The author is highly obliged to Dr Suryanath U. Kamath for pointing out a serious shortcoming of the first volume in which the Bahmanis and the Vijayanagar Empire have been given a rather sketchy treatment; the learned reviewer says: “But the stress of historians of Medieval India only on Delhi is distressing. The last dynasties like the Sayyads and the Lodhis that ruled from Delhi in fact ruled over a few districts and they are unnecessarily discussed at great length whereas the Bahmanis or the Vijayanagar Empire are not given due importance by many a historian. These kingdoms enjoyed greater stability and had a longer lease of life than the Sayyads and Lodhis who presided over ‘an empire’ under dissolution. Their cultural contributions too were notable. Even here the Bahmanis are dismissed in four and a half pages and Vijayanagar in lesser space than that. I do not find any justification in calling Vijayanagar ‘a regional and provincial state’. Is Medieval India only North India, or is Medieval India only Muslim India?”

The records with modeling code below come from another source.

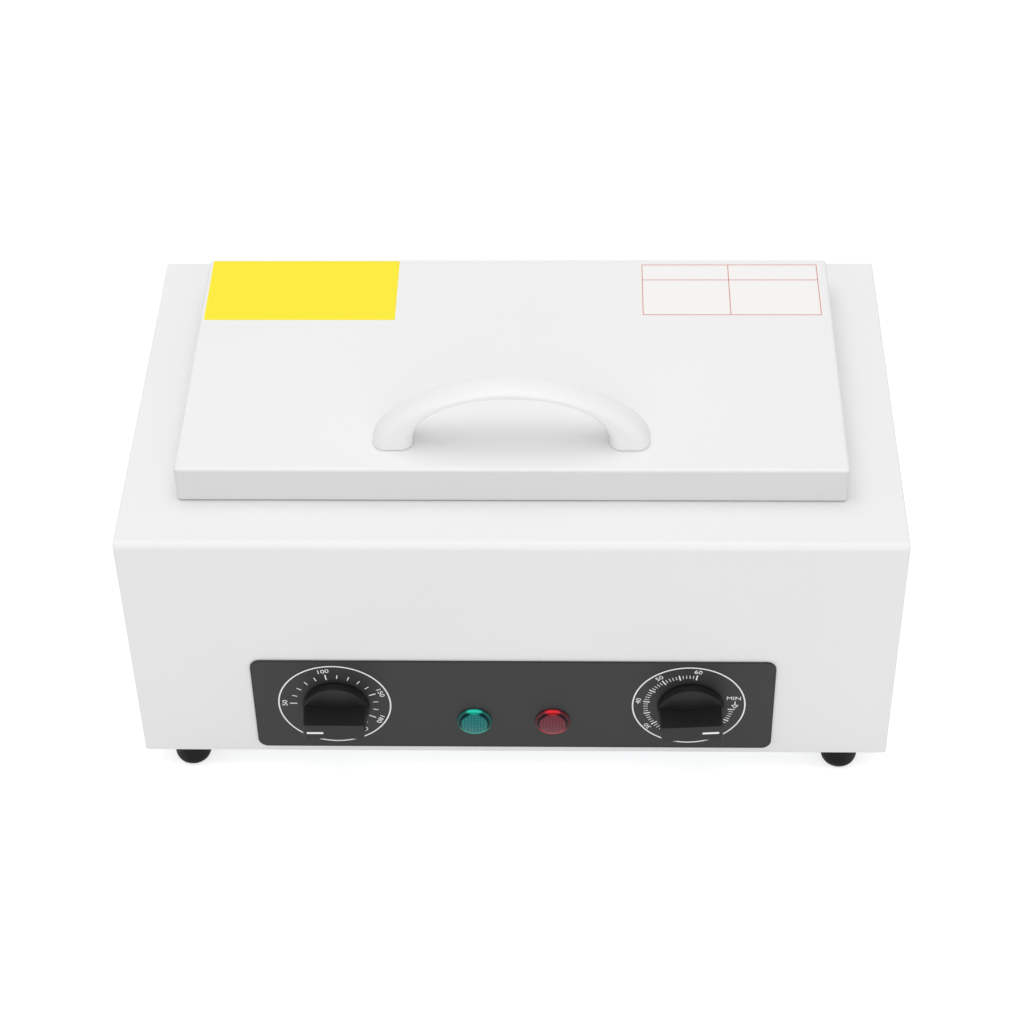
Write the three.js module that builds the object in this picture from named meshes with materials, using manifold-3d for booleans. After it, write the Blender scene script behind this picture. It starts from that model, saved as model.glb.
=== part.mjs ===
// Bench-top dry heat sterilizer: a sheet-metal cabinet with a heated chamber under an insulated hinged lid.
// Lengths are in millimetres. +X is right seen from the front, +Y is to the back, +Z is up.
// The origin is on the surface that the feet stand on, in the middle of the whole object's box.

import * as THREE from "three";
import { mergeVertices } from "three/addons/utils/BufferGeometryUtils.js";
import Module from "manifold-3d";

const wasm = await Module();
wasm.setup();

// Clearances that every piece shares
const fit = 0.3;
const overrun = 4;
const weldDistance = 0.001;

// Facet counts of round shapes
const fineFacets = 40;
const wideFacets = 28;
const plainFacets = 16;
const smallFacets = 10;
const cornerFacets = 4;
const bendFacets = 4;
const foldFacets = 2;

// Chamber, pressed from stainless sheet, hung by its flange
const chamberWidth = 258;
const chamberDepth = 117.5;
const chamberHeight = 50;
const chamberCorner = 14;
const chamberFloorRound = 3;
const chamberSheet = 0.8;
const chamberFlange = 10;

// Instrument tray
const trayGap = 5;
const trayHeight = 20;
const traySheet = 0.8;
const trayCorner = 10;
const trayRim = 2.5;
const trayHoleRadius = 4.5;
const trayHolePitch = 30;
const trayHoleBorder = 16;

// Lid
const lidBorder = 16;
const lidHeight = 18.2;
const lidSheet = 1;
const lidTopRound = 2;
const lidCorner = 2.5;
const lidSeat = 0.8;
const hemHeight = 3.6;
const hemSheet = 1;
const innerPlateSheet = 0.8;
const innerPlateLip = 5;
const innerPlateDish = 7;
const dishGap = 6;
const dishCorner = 8;
const gasketWidth = 5;
const gasketHeight = 3;

// Cabinet
const sideMargin = 25;
const frontMargin = 28;
const rearMargin = 20.5;
const caseSheet = 1;
const frontFold = 3.5;
const sideFold = 1.2;
const rearFlange = 12;
const baseLip = 9;

// Insulation and heater space under and around the chamber
const woolThickness = 10;
const jacketSheet = 0.8;
const jacketFlange = 8;
const heaterRadius = 4;
const heaterRowInset = 22.75;
const heaterEndGap = 14;
const heaterLeadInset = 18;
const heaterLeadDrop = 12;
const heaterBendsPerGap = 3;
const heaterHoleGap = 1.2;
const clampWidth = 8;
const clampSheet = 1.2;
const clampPostsPerGap = 8;
const clampSpacing = 130;
const cutoutRadius = 7;
const cutoutHeight = 6;
const cutoutSideGap = 1;

// Feet
const footHeight = 13;
const footRadius = 8.3;
const footBottomRadius = 5.2;
const footRoundHeight = 5;
const footRoundFacets = 4;
const footInsetFront = 9;
const footInsetSide = 20.5;
const footRecessRadius = 3.6;
const footRecessDepth = 6;

// Screws: shank radius, head radius, head height, length under the head
const footScrew = { shank: 1.8, head: 3.1, cap: 2, length: 10 };
const panelScrew = { shank: 1.5, head: 3, cap: 1.6, length: 7 };
const handleScrew = { shank: 1.8, head: 3.4, cap: 2.2, length: 10 };

// Countersunk hinge screws, flush with the leaf that they hold
const hingeScrewShank = 1.2;
const hingeScrewHead = 2.4;
const hingeScrewLength = 4.5;

// Vent slots in the base plate
const ventLength = 46;
const ventWidth = 4;
const ventPitch = 12;
const ventCount = 5;
const ventOffset = 66;

// Control fascia
const fasciaWidth = 234;
const fasciaHeight = 55.6;
const fasciaThickness = 0.8;
const fasciaCorner = 4.5;
const dialSpacing = 159.6;
const dialDrop = 0.4;
const lampSpacing = 35.4;
const lampDrop = 9.7;

// Knobs: a skirt, a tapering barrel and a grip bar left between two scoops over a crowned floor
const knobGap = 0.5;
const knobHeight = 16;
const knobSkirtRadius = 15;
const knobSkirtHeight = 1.6;
const knobBaseRadius = 14.6;
const knobFrontRadius = 13.9;
const knobEdgeRound = 0.6;
const knobFloorEdge = 3.4;
const knobFloorCrown = 2.3;
const knobFloorFacets = 5;
const gripMiddle = 3.9;
const gripEnd = 4.6;
const gripFront = 4.3;
const gripPoints = 10;
const thermostatKnobDegrees = 180;
const timerKnobDegrees = 3.9;

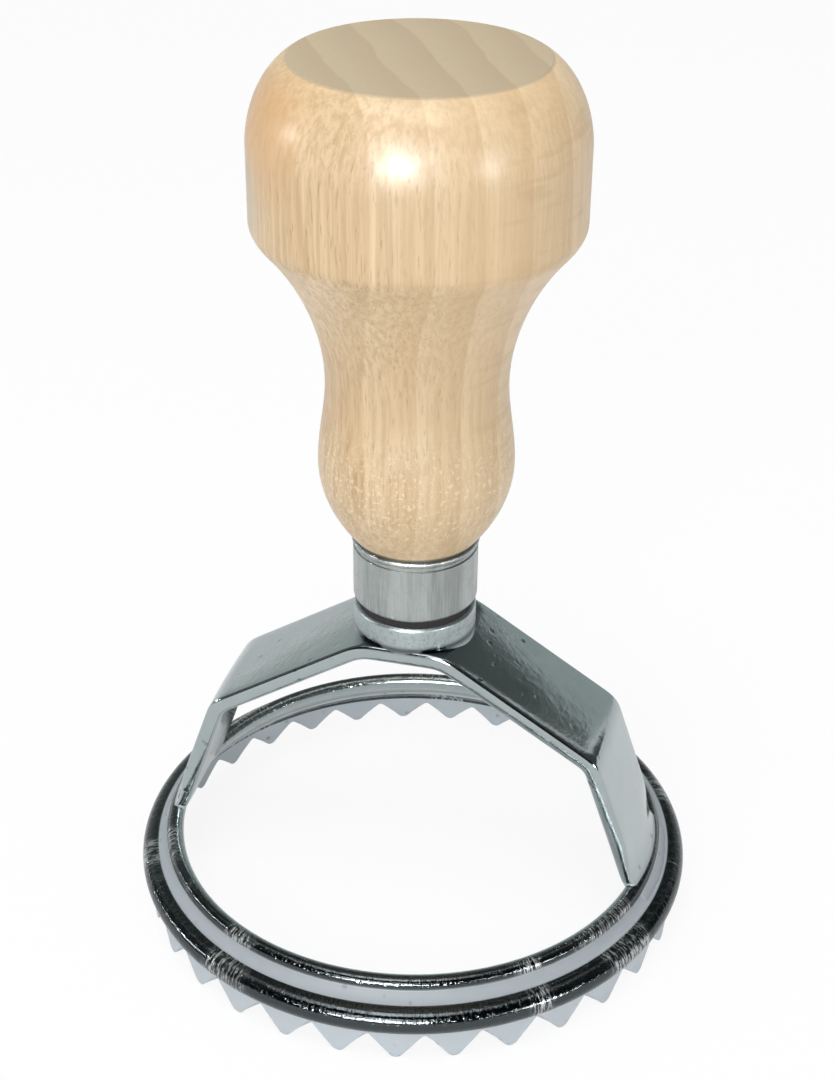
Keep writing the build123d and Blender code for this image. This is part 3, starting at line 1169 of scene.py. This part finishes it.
@dataclass
class Studio:
    """A white table in a white room, dark curtains for the metal, soft lamps and the photograph's camera."""

    azimuth: float = 14.39
    away: float = 217.8
    height: float = 184.9
    pitch: float = 30.77
    yaw: float = 0.06
    roll: float = 0.52
    focal: float = 1938.25
    image: tuple[int, int] = (835, 1080)
    cards: tuple[Card, ...] = (
        Card("front_curtain", (-78.0, 78.0), (3.0, 88.0), (0.012, 0.014, 0.014)),
        Card("left_curtain", (-128.0, -80.0), (3.0, 60.0), (0.10, 0.11, 0.11)),
        Card("right_curtain", (80.0, 128.0), (3.0, 60.0), (0.07, 0.08, 0.08)),
        Card("back_left_wall", (-182.0, -130.0), (2.0, 30.0), (0.52, 0.57, 0.55)),
        Card("back_right_wall", (130.0, 178.0), (2.0, 22.0), (0.50, 0.56, 0.55)),
        Card("back_left_dark", (-182.0, -130.0), (31.0, 75.0), (0.16, 0.18, 0.175)),
        Card("back_right_dark", (130.0, 178.0), (22.5, 75.0), (0.09, 0.11, 0.105)),
        Card("dark_ceiling", (100.0, 260.0), (76.0, 89.5), (0.06, 0.07, 0.07)),
    )
    lamps: tuple[Lamp, ...] = (
        Lamp("soft_top", -20.0, 72.0, 0.75, (0.40, 0.30), 2.3),
        Lamp("soft_front", -14.0, 30.0, 0.80, (0.26, 0.22), 1.5),
        Lamp("window_front", -12.0, 15.0, 1.3, (0.24, 0.20), 26.0, True),
        Lamp("window_right", 47.0, 9.0, 1.3, (0.12, 0.14), 5.0, True),
        Lamp("window_left", -95.0, 12.0, 1.3, (0.08, 0.10), 3.0, True),
    )
    table_half: float = 3.0

    def camera(self) -> None:
        """Create the scene's camera, which looks down at the axis from the photograph's place."""
        th, psi, rho = radians(self.pitch), radians(self.yaw), radians(self.roll)
        ahead = Vector((sin(psi) * cos(th), cos(psi) * cos(th), -sin(th)))
        side = Vector((cos(psi), -sin(psi), 0.0))
        up0 = side.cross(ahead)
        right = side * cos(rho) + up0 * sin(rho)
        up = side * -sin(rho) + up0 * cos(rho)
        basis = Matrix((right, up, -ahead)).transposed().to_4x4()
        basis.translation = Vector((0.0, -self.away, self.height)) * MM
        data = bpy.data.cameras.new("photo_camera")
        data.sensor_width = 36.0
        data.lens = self.focal * data.sensor_width / max(self.image)
        data.clip_start, data.clip_end = 0.01, 20.0
        camera = new_object("photo_camera", data)
        camera.matrix_world = Matrix.Rotation(radians(self.azimuth), 4, "Z") @ basis
        bpy.context.scene.camera = camera

    def room(self) -> None:
        """Light the world: white for the camera and for reflections, a pale room for the soft light."""
        world = bpy.data.worlds.new("pale_room")
        bpy.context.scene.world = world
        world.use_nodes = True
        g = Graph(world.node_tree)
        up = g.axes(g.add("ShaderNodeTexCoord", {}, {}, "Generated"))[2]
        shades = ((0.0, (0.46, 0.46, 0.46)), (0.47, (0.46, 0.47, 0.47)),
                  (0.60, (0.48, 0.49, 0.50)), (1.0, (0.82, 0.83, 0.85)))
        walls = g.add("ShaderNodeValToRGB", {"stops": shades}, {"Fac": up * 0.5 + 0.5}, "Color")
        g.finish_with(g.add("ShaderNodeBackground", {}, {
            "Color": g.blend(g.background_ray(1.0, 1.0), walls, (1.0, 1.0, 1.0)), "Strength": 1.0}))

    def table(self) -> None:
        """Lay the white floor, which shows the shadow and stays white for the camera."""
        mesh = bpy.data.meshes.new("white_table")
        far = self.table_half
        mesh.from_pydata([(-far, -far, 0), (far, -far, 0), (far, far, 0), (-far, far, 0)], [], [(0, 1, 2, 3)])
        table = new_object("white_table", mesh)
        material, g = new_material("white_card")
        card = g.add("ShaderNodeBsdfDiffuse", {}, {"Color": (0.86, 0.86, 0.86)})
        glow = g.add("ShaderNodeEmission", {}, {"Color": (1.0, 1.0, 1.0), "Strength": 1.0})
        g.finish_with(g.add("ShaderNodeMixShader", {}, {0: g.background_ray(0.88, 0.35), 1: card, 2: glow}))
        mesh.materials.append(material)

    def build(self) -> None:
        """Set camera, lamps, cards, room, table and the plain view transform."""
        self.camera()
        for thing in (*self.lamps, *self.cards):
            thing.hang(self.azimuth)
        self.room()
        self.table()
        bpy.context.scene.view_settings.view_transform = "Standard"


def main() -> None:
    """Build the pieces in order, then the studio, and report each."""
    logging.basicConfig(level=logging.INFO, format="%(name)s: %(message)s")
    paint = Paintbox()
    for maker in (Casting(), Ferrule(), Handle()):
        piece = maker.build(paint)
        log.info("%s: %d vertices", piece.name, len(piece.data.vertices))
    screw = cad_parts["handle_screw"]
    paint.dress(screw, Finish.ZINC)
    log.info("%s dressed", screw.name)
    Studio().build()


if __name__ == "__main__":
    main()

The author is deeply impressed by the arguments advanced forward by Dr Kamath in support of his contention, and would strive to make up this deficiency in the revised edition of the first volume in the near future. The author is fully conscious of his duty towards the society and the posterity to conduct himself as an honest and objective writer and teacher; it is in this spirit that he has declared the book to his maternal grandchildren, Paras and Daisy—the two innocent tiny tots of angelic virtues, the custodians of future India and hope of mankind in the twenty-first century. They provided him with much-need relief and recreation in the midst of his tiresome studies ad inspired him to carry on the work with devotion.